● **THE TASK**
Copy exactly the lines from the one containing "obj.data.transform(Matrix.Translation(-offset))" to the one containing "record = json.load(file)", both lines included, and nothing else.

● **THE INPUT**
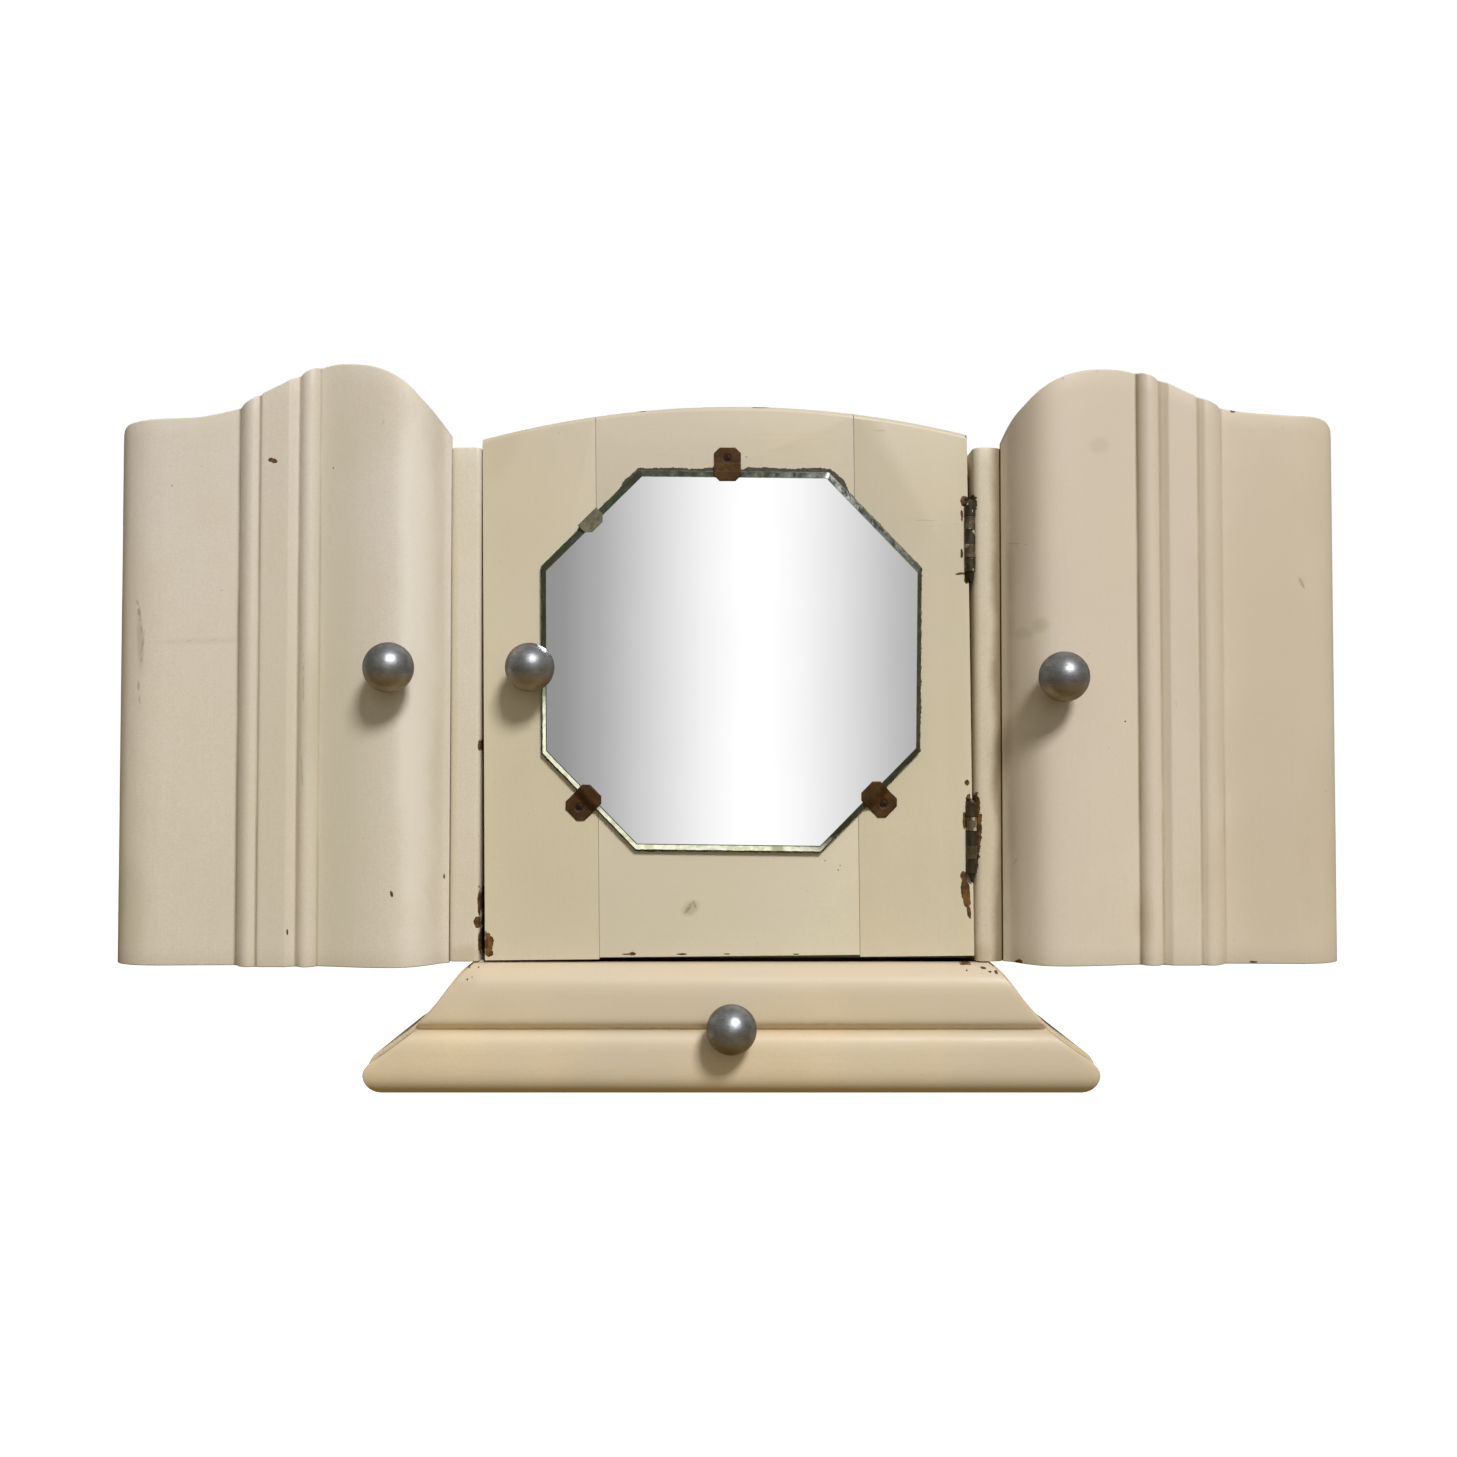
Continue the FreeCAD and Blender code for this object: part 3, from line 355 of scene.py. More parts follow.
    t.link(normal, t.bsdf.inputs["Normal"])
    t.bsdf.inputs["Specular IOR Level"].default_value = 0.42
    return t.mat


def bare_wood(name, a, b, axis="X", seed=0.0):
    t = Tree(name)
    s = {"X": (7.0, 70.0, 70.0), "Z": (70.0, 70.0, 7.0), "Y": (70.0, 7.0, 70.0)}[axis]
    warp = t.noise(vec=t.scaled((s[0] * 0.25, s[1] * 0.25, s[2] * 0.25), (seed, 0, 0)), detail=2)
    wv = t.t.nodes.new("ShaderNodeTexWave")
    wv.wave_type = "RINGS"
    wv.rings_direction = "SPHERICAL"
    wv.inputs["Scale"].default_value = 1.0
    wv.inputs["Distortion"].default_value = 6.0
    wv.inputs["Detail"].default_value = 3.0
    t.link(t.scaled((s[0] * 0.12, s[1] * 0.16, s[2] * 0.16), (seed + 0.4, 0.9, 0.3)), wv.inputs["Vector"])
    fibre = t.noise(vec=t.scaled(tuple(v * 9.0 for v in s), (seed, 1, 1)), detail=4, rough=0.65)
    col = t.mix(t.smooth(wv.outputs[1] if len(wv.outputs) > 1 else wv.outputs[0], 0.2, 0.9), a, b)
    col = t.mix(t.smooth(fibre, 0.4, 0.72, 0.0, 0.55), col, tuple(c * 0.55 for c in b[:3]) + (1.0,))
    col = t.mix(t.smooth(warp, 0.45, 0.75, 0.0, 0.35), col, tuple(c * 0.7 for c in a[:3]) + (1.0,))
    t.link(col, t.bsdf.inputs["Base Color"])
    t.link(t.smooth(fibre, 0.2, 0.8, 0.55, 0.78), t.bsdf.inputs["Roughness"])
    t.link(t.bump(fibre, 0.0003, 0.5), t.bsdf.inputs["Normal"])
    t.bsdf.inputs["Specular IOR Level"].default_value = 0.3
    return t.mat


def rust(name, light, mid, dark, shine=0.3, flecks=0.0, seed=0.0, spec=0.4):
    t = Tree(name)
    t.bsdf.inputs["Specular IOR Level"].default_value = spec
    a = t.noise(vec=t.scaled((180.0, 180.0, 180.0), (seed, 0, 0)), detail=6, rough=0.65)
    b = t.noise(vec=t.scaled((900.0, 900.0, 900.0), (seed, 3, 0)), detail=4)
    big = t.noise(vec=t.scaled((60.0, 60.0, 60.0), (seed, 5, 2)), detail=3)
    col = t.mix(t.smooth(a, 0.35, 0.65), lin(*mid), lin(*light))
    col = t.mix(t.smooth(big, 0.42, 0.64, 0.0, 0.6), col, lin(*mid))
    col = t.mix(t.smooth(b, 0.52, 0.70, 0.0, 0.6), col, lin(*dark))
    if flecks:
        m = t.smooth(t.noise(vec=t.scaled((240.0, 240.0, 200.0), (seed, 8, 8)), detail=4, rough=0.7), 0.66 - flecks, 0.69 - flecks)
        col = t.mix(m, col, lin(190, 178, 150))
    t.link(col, t.bsdf.inputs["Base Color"])
    t.link(t.smooth(a, 0.3, 0.7, 0.42, 0.70), t.bsdf.inputs["Roughness"])
    t.bsdf.inputs["Metallic"].default_value = shine
    n = t.bump(a, 0.0004, 0.5)
    t.link(t.bump(b, 0.0001, 0.6, n), t.bsdf.inputs["Normal"])
    return t.mat


def metal(name, col_a, col_b, r0, r1, seed=0.0, scratch=1.0):
    t = Tree(name)
    a = t.noise(vec=t.scaled((120.0, 120.0, 120.0), (seed, 0, 0)), detail=4, rough=0.6)
    fine = t.noise(vec=t.scaled((1500.0, 1500.0, 1500.0), (seed, 0, 0)), detail=2)
    scr = t.noise(vec=t.scaled((260.0, 260.0, 2600.0), (seed, 4, 0)), detail=3, rough=0.7)
    col = t.mix(t.smooth(a, 0.3, 0.7), col_a, col_b)
    pits = t.smooth(t.noise(vec=t.scaled((700.0, 700.0, 700.0), (seed, 9, 1)), detail=3, rough=0.7), 0.66, 0.74)
    col = t.mix(t.math("MULTIPLY", pits, 0.7), col, tuple(c * 0.35 for c in col_b[:3]) + (1.0,))
    t.link(col, t.bsdf.inputs["Base Color"])
    t.bsdf.inputs["Metallic"].default_value = 1.0
    t.link(t.math("ADD", t.smooth(a, 0.3, 0.7, r0, r1), t.math("MULTIPLY", scr, 0.08)), t.bsdf.inputs["Roughness"])
    n = t.bump(scr, 0.00006, 0.5 * scratch)
    t.link(t.bump(fine, 0.00003, 0.4, n), t.bsdf.inputs["Normal"])
    return t.mat


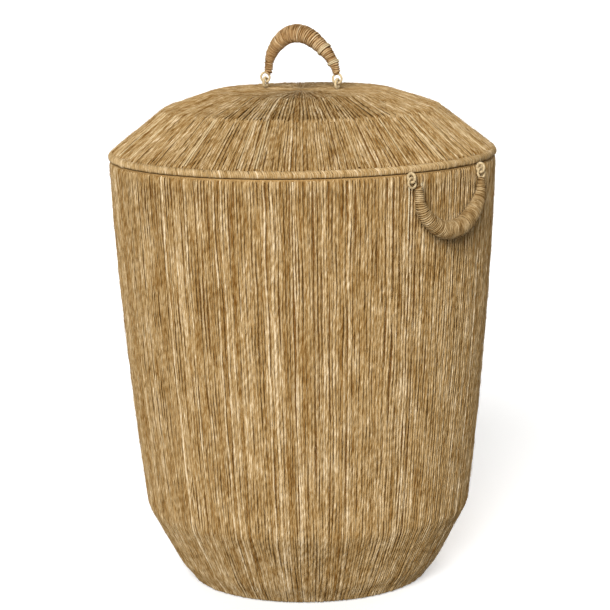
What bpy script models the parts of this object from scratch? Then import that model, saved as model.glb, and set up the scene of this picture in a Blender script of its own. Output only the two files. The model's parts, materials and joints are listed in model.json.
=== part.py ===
"""Round laundry basket with a lift-off lid, wound with jute yarn over a frame of steel wire.

Metres, +Z up. The origin is the centre of the underside, on the floor. The two side handles
hang at +X and -X. The lid is set down turned a little about Z.
"""
import math

import bmesh
import bpy
from mathutils import Matrix, Vector

# Driving dimensions -------------------------------------------------------------------------
SEGMENTS = 32                # facets round every turned piece
FRAME_RIBS = 8               # upright wires in the wall, and radial wires in the lid
WIRE_SIDES = 6               # facets round a wire
HANDLE_SIDES = 8             # facets round a handle
HANDLE_STEPS = 14            # lengths that a handle's bend is made of
FIT_GAP = 0.0003             # gap left between touching pieces

BODY_HEIGHT = 0.500          # floor to the top of the rim
BASE_RADIUS = 0.1375         # outer yarn surface at the floor
FOOT_RADIUS = 0.155          # where the rounded foot ends
FOOT_HEIGHT = 0.022
SHOULDER_RADIUS = 0.1905     # where the lower cone meets the tall wall
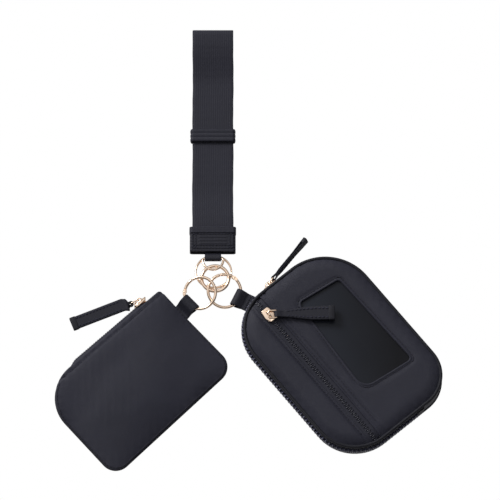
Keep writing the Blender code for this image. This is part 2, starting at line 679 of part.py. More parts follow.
face_out = Matrix(((0, 0, -1, 0), (-1, 0, 0, 0), (0, 1, 0, 0), (0, 0, 0, 1)))
add("card_slider", card_slider, "gold",
    at_card @ Matrix.Translation((-hx - chain_out, CARD_SLIDER_Y, chain_z)) @ face_out)
card_hinge = (at_card @ Matrix.Translation((-hx - chain_out - bail, CARD_SLIDER_Y, chain_z))
              @ Matrix.Rotation(math.radians(104.6), 4, "Z")
              @ Matrix.Rotation(math.radians(90), 4, "X"))
zip_pull("card", card_hinge, 30.0, 3.8, 1.8)
add("card_tab", folded_tape(19.0, RING_SLOT, TAB_WIDTH, drop=CARD_CLIP["point"][2] - 4.1),
    "trim", heading_frame(CARD_CLIP["point"], CARD_CLIP["heading"]))


# ---------------------------------------------------------------- pivots
def pivot(point, *names):
    """Move the origin of each named part onto the axis that it swings about."""
    for name in names:
        obj = PARTS.objects[name]
        offset = obj.matrix_world.inverted() @ mm(point)
        obj.data.transform(Matrix.Translation(-offset))
        obj.matrix_world = (Matrix.Translation(obj.matrix_world @ offset)
                            @ obj.matrix_world.to_3x3().to_4x4())


def named(prefixes, without=()):
    return [obj.name for obj in PARTS.objects
            if obj.name.startswith(prefixes) and not obj.name.endswith(without)]


loose = ("_slider", "_pull_link", "_puller", "_clip_body", "_clip_gate", "_clip_pin")
pivot(LINK_PIVOT, "link_ring")
pivot(KEY_PIVOT, "key_ring")
pivot(COIN_PIVOT, "coin_clip_body", "coin_clip_pin")
pivot(CARD_PIVOT, "card_clip_body", "card_clip_pin")
pivot(COIN_CLIP["point"], *named("coin_", loose))
pivot(CARD_CLIP["point"], *named(("card_", "pocket_"), loose))
for prefix, hinge in (("coin", coin_hinge), ("card", card_hinge), ("pocket", pocket_hinge)):
    pivot(hinge.translation, prefix + "_puller")
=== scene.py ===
"""Looks of the zippered pouch set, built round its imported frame.

Every piece is modelled in millimetres in the flat frame of the sub-part that it
belongs to (the strap, a ring, a pouch, a zip slider or a zip pull). Those frames
come from the CAD's joints and nodes. put() turns a piece into metres and hangs it
on its body. A mesh carries a UV map in millimetres, so that every cloth's weave
runs along its own threads.
"""

import json
import math

import bmesh
import bpy
import numpy as np
from mathutils import Matrix, Vector, noise


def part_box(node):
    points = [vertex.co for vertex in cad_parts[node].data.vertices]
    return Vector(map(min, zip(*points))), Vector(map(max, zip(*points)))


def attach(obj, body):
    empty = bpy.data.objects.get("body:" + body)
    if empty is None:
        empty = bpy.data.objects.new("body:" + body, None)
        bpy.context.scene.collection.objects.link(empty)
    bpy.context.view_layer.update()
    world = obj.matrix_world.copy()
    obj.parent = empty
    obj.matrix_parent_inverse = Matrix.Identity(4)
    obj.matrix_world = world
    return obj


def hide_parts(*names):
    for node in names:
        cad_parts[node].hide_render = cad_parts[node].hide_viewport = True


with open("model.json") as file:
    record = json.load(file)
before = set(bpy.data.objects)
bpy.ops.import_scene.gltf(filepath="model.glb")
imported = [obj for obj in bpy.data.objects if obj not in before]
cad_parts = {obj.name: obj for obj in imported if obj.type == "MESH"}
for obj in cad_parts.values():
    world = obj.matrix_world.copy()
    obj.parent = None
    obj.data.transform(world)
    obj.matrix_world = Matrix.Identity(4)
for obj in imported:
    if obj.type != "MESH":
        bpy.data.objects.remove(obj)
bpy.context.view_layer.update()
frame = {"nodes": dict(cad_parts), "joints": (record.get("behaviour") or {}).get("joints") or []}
NODES = frame["nodes"]
JOINTS = {joint["name"]: joint for joint in frame["joints"]}
UP = Vector((0.0, 0.0, 1.0))

# cloth and thread, in millimetres
TAPE = 0.9                     # thickness of a tape's ply
GAP = 0.3                      # between plies, and between metal and cloth
TAPE_FACE = TAPE + GAP / 4     # from a folded tape's middle to where its stitches lie
STITCH_PITCH = 2.7
THREAD = 0.24                  # radius
PIPING = 1.25                  # radius
ZIP_CLOTH = 0.5                # thickness of a zip's tape
DEE_SLOT, PULL_SLOT, RING_SLOT = 1.75, 1.45, 3.15    # radii that tapes are folded round


# ---- frame of the CAD
def node_points(name):
    """A CAD node's vertices in millimetres."""
    return np.array([v.co for v in NODES[name].data.vertices], float) * 1000.0


def node_box(name):
    low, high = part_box(name)
    return low * 1000.0, high * 1000.0


def joint_point(name):
    return Vector(JOINTS[name]["pos_m"]) * 1000.0


def joint_axis(name):
    return Vector(JOINTS[name]["axis"]).normalized()


def axes_frame(origin, x, z=UP):
    """Rigid frame with the given x axis, and z as near the given one as it can be."""
    x = Vector(x).normalized()
    z = (Vector(z) - Vector(z).dot(x) * x).normalized()
    y = z.cross(x)
    frame_matrix = Matrix((x, y, z)).transposed().to_4x4()
    frame_matrix.translation = Vector(origin)
    return frame_matrix


def pouch_frame(x, anchor_node, anchor):
    """Frame of a flat pouch, placed so that the node's low corner lies at the anchor."""
    turned = axes_frame((0, 0, 0), x)
    local = node_points(anchor_node) @ np.array(turned.to_3x3())
    shift = Vector((*(local.min(0)[:2] - np.array(anchor)), 0.0))
    return turned @ Matrix.Translation(shift)


def local_box(name, at):
    """A node's low and high corners in another frame."""
    inverse = np.array(at.inverted())
    local = node_points(name) @ inverse[:3, :3].T + inverse[:3, 3]
    return local.min(0), local.max(0)


# ---- small geometry
def smooth(value):
    value = np.clip(value, 0.0, 1.0)
    return value * value * (3 - 2 * value)


def rounded(corners, radii, steps=16):
    """Anticlockwise outline of a polygon whose corners are filleted."""
    points = []
    for index, corner in enumerate(corners):
        here = Vector(corner)
        back = (Vector(corners[index - 1]) - here).normalized()
        ahead = (Vector(corners[(index + 1) % len(corners)]) - here).normalized()
        half = back.angle(ahead) / 2
        centre = here + (back + ahead).normalized() * radii[index] / math.sin(half)
        start = here + back * radii[index] / math.tan(half) - centre
        end = here + ahead * radii[index] / math.tan(half) - centre
        turn = start.angle_signed(end)
        for step in range(steps + 1):
            arm = start.copy()
            arm.rotate(Matrix.Rotation(-turn * step / steps, 2))
            points.append(tuple(centre + arm))
    return np.array(points)


def rectangle(half_x, half_y, radius, steps):
    corners = ((half_x, half_y), (-half_x, half_y), (-half_x, -half_y), (half_x, -half_y))
    return rounded(corners, (radius,) * 4, steps)


def circle(radius, turns):
    return np.column_stack((radius * np.cos(turns), radius * np.sin(turns)))


def arc(radius, start, end, steps, centre=(0.0, 0.0)):
    return circle(radius, np.radians(np.linspace(start, end, steps + 1))) + centre


def straight(start, end, y, count):
    """Points from one x to another at the same y."""
    return np.column_stack((np.linspace(start, end, count), np.full(count, y)))


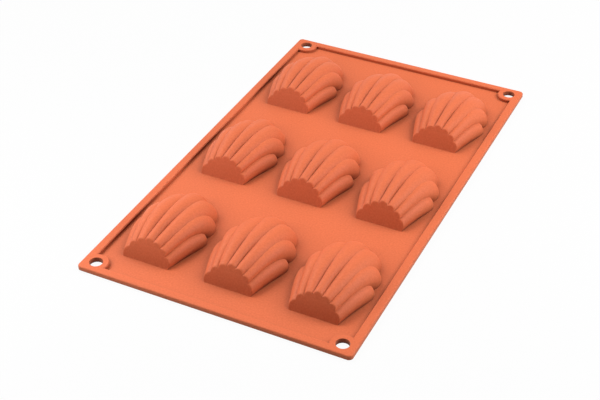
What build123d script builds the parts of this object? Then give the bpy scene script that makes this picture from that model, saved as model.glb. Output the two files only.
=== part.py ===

● **RESPONSE**
        obj.data.transform(Matrix.Translation(-offset))
        obj.matrix_world = (Matrix.Translation(obj.matrix_world @ offset)
                            @ obj.matrix_world.to_3x3().to_4x4())


def named(prefixes, without=()):
    return [obj.name for obj in PARTS.objects
            if obj.name.startswith(prefixes) and not obj.name.endswith(without)]


loose = ("_slider", "_pull_link", "_puller", "_clip_body", "_clip_gate", "_clip_pin")
pivot(LINK_PIVOT, "link_ring")
pivot(KEY_PIVOT, "key_ring")
pivot(COIN_PIVOT, "coin_clip_body", "coin_clip_pin")
pivot(CARD_PIVOT, "card_clip_body", "card_clip_pin")
pivot(COIN_CLIP["point"], *named("coin_", loose))
pivot(CARD_CLIP["point"], *named(("card_", "pocket_"), loose))
for prefix, hinge in (("coin", coin_hinge), ("card", card_hinge), ("pocket", pocket_hinge)):
    pivot(hinge.translation, prefix + "_puller")
=== scene.py ===
"""Looks of the zippered pouch set, built round its imported frame.

Every piece is modelled in millimetres in the flat frame of the sub-part that it
belongs to (the strap, a ring, a pouch, a zip slider or a zip pull). Those frames
come from the CAD's joints and nodes. put() turns a piece into metres and hangs it
on its body. A mesh carries a UV map in millimetres, so that every cloth's weave
runs along its own threads.
"""

import json
import math

import bmesh
import bpy
import numpy as np
from mathutils import Matrix, Vector, noise


def part_box(node):
    points = [vertex.co for vertex in cad_parts[node].data.vertices]
    return Vector(map(min, zip(*points))), Vector(map(max, zip(*points)))


def attach(obj, body):
    empty = bpy.data.objects.get("body:" + body)
    if empty is None:
        empty = bpy.data.objects.new("body:" + body, None)
        bpy.context.scene.collection.objects.link(empty)
    bpy.context.view_layer.update()
    world = obj.matrix_world.copy()
    obj.parent = empty
    obj.matrix_parent_inverse = Matrix.Identity(4)
    obj.matrix_world = world
    return obj


def hide_parts(*names):
    for node in names:
        cad_parts[node].hide_render = cad_parts[node].hide_viewport = True


with open("model.json") as file:
    record = json.load(file)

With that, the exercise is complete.